You elect your MP and they earn £66,000 per year, tirelessly working your corner, ensuring your constituency is represented in the House to improve your roads, your schools, your police, even your views on foreign policy.
Well, hopefully….
But now that politicians like Jack Straw and Malcolm Rifkind have been secretly filmed touting for cash in exchange for ‘advice’ or ‘consultancy’, the lid has once more been lifted on the phalanx of MPs who are using their access to power to add extra income.
So, where to get hold of just how much your tireless selfless MP trousers in the quest to make this a better nation?
An amusing website (http://www.publications.parliament.uk/pa/cm/cmregmem/150209/part1contents.htm) liss all MPs and what they have declared as outside income. Warning: the following article uses information from this official site, but we can only assume that every last penny of a second income is formally declared.
So, for instance, in my own West Midlands in central England, here are some facts:
Two MPs have a nice little earner with links to Caucasian countries, according to the parliamentary site:
The Rt Hon Tony Baldry (Con, Banbury) is chair of Kazakhstan Kagazy ply which specialises in Central Asia waste re-cycling. From February 2014 to this February he was paid £110,000 for this job. That is about £833 per hour. The Baku-based Trend News Agency paid him more than £16,000 for advice on parliamentary relations. This is on top of other fees from other companies.
Nearby in Mid-Worcestershire, Sir Peter Luff (Con) was also paid by Trend News Agency of Baku. He earned more than £16,000, the same as his fellow Tory MP for “..matters relating to parliamentary relations and business..”
Sir Peter also got £40,000 as non-executive director of Parity Group plc which provides information technology. And he was handed £25,000 from Marlin Group Holdings, suppliers of industrial automation technology, for being a non-exec.
Libdem John Hemming, (Birmingham, Yardley) runs his own businesses and earned £195,000 in self-employed income from his companies, which deal in software. He does not act as consultant nor advisor for any outside businesses.
Jack Dromey (Birmingham, Erdington), married to Harriet Harman, received £3,000 from Unite the Union. The trade union cash went to his constituency party.
And Tristram Hunt (Lab, Stoke Central), a prodigious writer, not only made money from his publications but also a total of £100,975 from the accountancy firm PriceWaterhouse Coopers to fund a research assistant.

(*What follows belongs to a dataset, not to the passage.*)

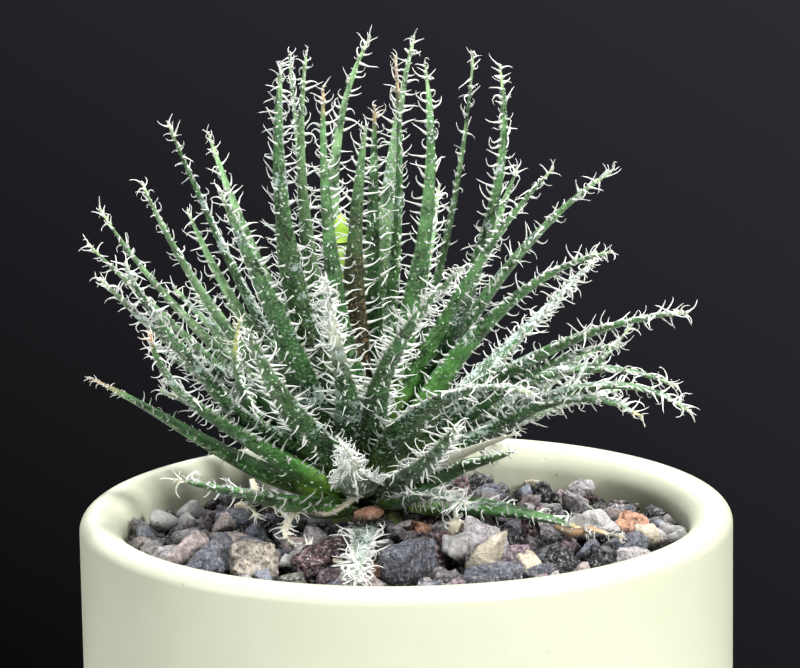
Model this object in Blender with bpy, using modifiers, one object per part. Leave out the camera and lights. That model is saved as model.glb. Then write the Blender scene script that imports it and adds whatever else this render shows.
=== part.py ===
"""Hairy dwarf aloe in a round glazed pot, with a topping of volcanic gravel.

The plan is drawn in millimetres and scaled to metres as each mesh is made.
The pot stands on z = 0 with its axis on Z.  Every leaf grows from the crown,
a small dome a little behind and to the left of the pot's axis.
"""

import math
from typing import NamedTuple

import bmesh
import bpy
import numpy as np

MM = 0.001

# Pot
POT_RADIUS = 40.0
POT_HEIGHT = 72.0
LIP_OUTER_ROUND = 1.9
LIP_INNER_ROUND = 3.35
WALL = LIP_OUTER_ROUND + LIP_INNER_ROUND
BORE_RADIUS = POT_RADIUS - WALL
BASE_ROUND = 3.0
FOOT_INNER_RADIUS = 29.0
FOOT_RECESS = 2.5
FOOT_SLOPE = 1.5
FLOOR_TOP = 8.0
FLOOR_FILLET = 4.0
DRAIN_RADIUS = 5.0
TURN_STEPS = 48

# Soil and gravel
CLEARANCE = 0.3
SOIL_DEPTH = 15.0
GRAVEL_DEPTH_FRONT = 3.2
GRAVEL_DEPTH_BACK = 4.6
GRAVEL_SLOPE_LENGTH = 30.0
GRAVEL_BUMP = 0.35
GRAVEL_BUMP_LENGTH = 5.5
GRAVEL_BUMP_SKEW = (0.6, -0.5)
GRAVEL_BUMP_SHIFT = 1.0
GRAVEL_RINGS = 8

# Crown, stem and root
CROWN_X, CROWN_Y = -4.6, 7.0
CROWN_DEPTH = 1.4
CROWN_RADIUS = 4.6
CROWN_HEIGHT = 7.5
COLLAR_DEPTH = 4.5
ROOT_STEPS = ((3.3, 9.0), (2.3, 16.0), (1.5, 27.0), (0.8, 40.0))
ROOT_TIP_DEPTH = 44.0

# Leaves
STATIONS = 12
CURVE_STEPS = 60
LEAF_SEAT = 0.45
LEAF_GAP = 0.25
THICKNESS_RATIO = 0.5
NECK_SHARE = 0.42
NECK_LENGTH = 0.16
NECK_POWER = 1.4
TAPER = 0.87
TAPER_POWER = 0.88
SWELL_SHARE = 0.62
SWELL_GAIN = 0.5
SWELL_LENGTH = 0.12
SWELL_POWER = 1.3
THINNING = 0.84
THINNING_POWER = 1.15
# Easing crowded leaves apart
SPREAD_ROUNDS = 260
SAMPLES_PER_STEP = 3
NEIGHBOUR_REACH = 6.5
NEIGHBOUR_ROUNDS = 12
PUSH_SHARE = 0.5
MOVE_GAIN = 1.6
MOST_MOVE = 0.5
GROUND_ROOM = 0.8
SEAT_DIP = 2.0
REACH = POT_RADIUS - 0.7
# Outline of a leaf's section, in half widths and half thicknesses: flat above, keeled below.
SECTION = ((1.0, 0.1), (0.45, 0.55), (-0.45, 0.55), (-1.0, 0.1), (-0.4, -0.75), (0.4, -0.75))


class Leaf(NamedTuple):
    """One leaf, planned by where its tip stands.

    The tip is given to the right of the pot's axis, behind it and above the rim, in
    millimetres.  Rises are degrees above level where the leaf leaves the crown and at its tip;
    past 90 it leans back.  Turn is how far, in degrees, its heading swings to either side of
    the straight way to the tip: it sets off that much clockwise and arrives that much
    anticlockwise.
    """

    tip: tuple
    rise: float
    tip_rise: float
    turn: float = 0.0
    width: float = 3.6


LEAVES = (
    # Inner leaves, nearly upright
    Leaf((-0.5, 9, 54.5), 80, 95),
    Leaf((2, 18, 56), 75, 70, -15),
    Leaf((-3.5, 16, 56), 72, 50, -40),
    Leaf((-13.5, 10, 55), 70, 85),
    Leaf((-11, -2, 57), 64, 105),
    Leaf((-9, -9, 54), 62, 100),
    Leaf((-4, -11, 49), 70, 65, 18, 4.0),
    Leaf((-3, -2, 50), 80, 80),
    Leaf((3, -8, 56), 65, 110, -4, 3.9),
    Leaf((18, -11, 43.5), 62, 42, 0, 4.4),
    Leaf((9, 4, 55.5), 68, 85),
    # Shoulder leaves, leaning out
    Leaf((34, 6, 13), 50, -30),
    Leaf((24.5, 22, 26.5), 40, 40, 0, 4.4),
    Leaf((15, 26, 38), 50, 60),
    Leaf((5, 36, 34), 45, 60),
    Leaf((-16, 33, 32), 45, 60),
    Leaf((-24, 18, 44), 58, 70),
    Leaf((-27, 20, 34), 45, 65),
    Leaf((-37, 5, 37), 45, 60),
    Leaf((-28, 0, 48), 55, 68),
    Leaf((-38, -7, 35), 40, 45),
    Leaf((-31, -6, 42), 48, 68),
    Leaf((-14, -5, 55.5), 55, 100),
    Leaf((-21.5, -12, 42), 55, 62, 0, 4.0),
    Leaf((-33, -13, 34), 38, 70, 0, 4.0),
    Leaf((-9, -22, 33), 48, 60, 0, 4.0),
    Leaf((7, -28, 35), 46, 35, 20, 2.4),
    Leaf((15, -28, 20), 42, -5, 10),
    Leaf((33, -24, 28.5), 42, 8, 0, 4.0),
    Leaf((26, -15, 23), 40, 10),
    Leaf((25, -14, 34), 55, 12, 0, 4.0),
    Leaf((12, -1, 55), 60, 100),
    Leaf((26.5, 5, 41), 60, 32, 0, 4.0),
    Leaf((28, 2, 22), 30, 55),
    # Skirt leaves, low over the rim and the gravel
    Leaf((5, 37, 12), 15, 30),
    Leaf((-8, 38, 19), 25, 40),
    Leaf((-27, 31, 22), 30, 45),
    Leaf((-39, 8, 15), 12, 25),
    Leaf((-19, -18, 28), 34, 60, 55, 4.0),
    Leaf((-36, -14, 32), 38, 45, 0, 4.0),
    Leaf((-30, -15, 25.5), 34, 80, 0, 4.0),
    Leaf((-27, -18, 8), 8, 15, -10),
    Leaf((-18, -26, 28), 35, 50, 5, 4.0),
    Leaf((-7, -31, 15), 20, 35),
    Leaf((-6, -31, -1), 0, 0),
    Leaf((6, -30, 17), 20, 35),
    Leaf((7, -20, 5), 16, 0),
    Leaf((13, -26, 15), 24, 20),
    Leaf((13, -14, 10), 24, 20),
    Leaf((28, -19, 15), 28, -25, 0, 4.0),
    Leaf((34, -17, 15), 33, -32),
    Leaf((22, -6, -2), 5, -15),
)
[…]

MPs who declared nothing include Lorely Burt (Lib Dem, Solihull), Ian Austin (Lab, Dudley North) and Chris White (Con, Warwick and Leamington).
Tom Watson (Lab, West Bromwich East), scourge of Murdoch, trousered fees for public speaking or attending fund-raising dinners, which seems meat and potatoes for some MPs. And he has what must be one of the most intriguing declarations: he is honorary president of Goulash Co-operative, from Coventry. Watson owns a single share in this organisation and received no money for his labours.
One of the biggest earners in the Midlands making money outside Parliament is MP Andrew Mitchell (Con, Sutton Coldfield). Many know him as the ‘Plebgate’ minister who was in a big dust-up about what he did or didn’t say to a policeman.
Mr Mitchell is listed as receiving £14,000 last year from a group called The Foundation, and, between January 2014 and October 2014, was handed £36,000 from Montrose Associates for ‘strategic consultancy’. East End Foods of West Bromwich hands him £4,000 a day for his advice and he expects eight days work per year out of this arrangement (ie £32,000). Investec paid Mr Mitchell £60,000 last year, according to the public documents, as a senior advisor and, in the sports world, Doug Ellis, formerly top man at Aston Villa, paid him a total of £40,000 of “donation or nature and value if donation in kind…” The MP points out that £30,000 of this was “..part of a larger donation to my political party….”
Some MPs enjoy extra income from Staffordshire digger maker JCB. Its research department pays £10,000 each to James Morris (Con, Halesowen and Rowley Regis), Daniel Byles (Con, N. Warks) and £15,000 each to Andrew Griffiths (Con, Burton) and Marcus Jones (Con, Nuneaton).
Outside the West Midlands, check the link above to see how your MP augments the £66,000 paid for being at Westminster. Some interesting names include Tory minister Eric Pickles (no extra income), and Jacob Rees Mogg who was paid over £110,000 by investment company Somerset Capital Management.
Top all-round earners, according to The Times, include ex-PM Gordon Brown who earned £962,000 – all of which went to a charity he runs with his wife; George Galloway who was paid £303,000 in external income for last year; David Blunkett who earned £178,000 and Sir Nicholas Soames who was £278,000 richer when he didn’t spend his time as an elected member.
The site also has a separate subsection, called category 2, which list all MPs who employ a relative. At a rough count one out of five Parliamentarians we vote in hire a wife, husband, daughter or son to work for them.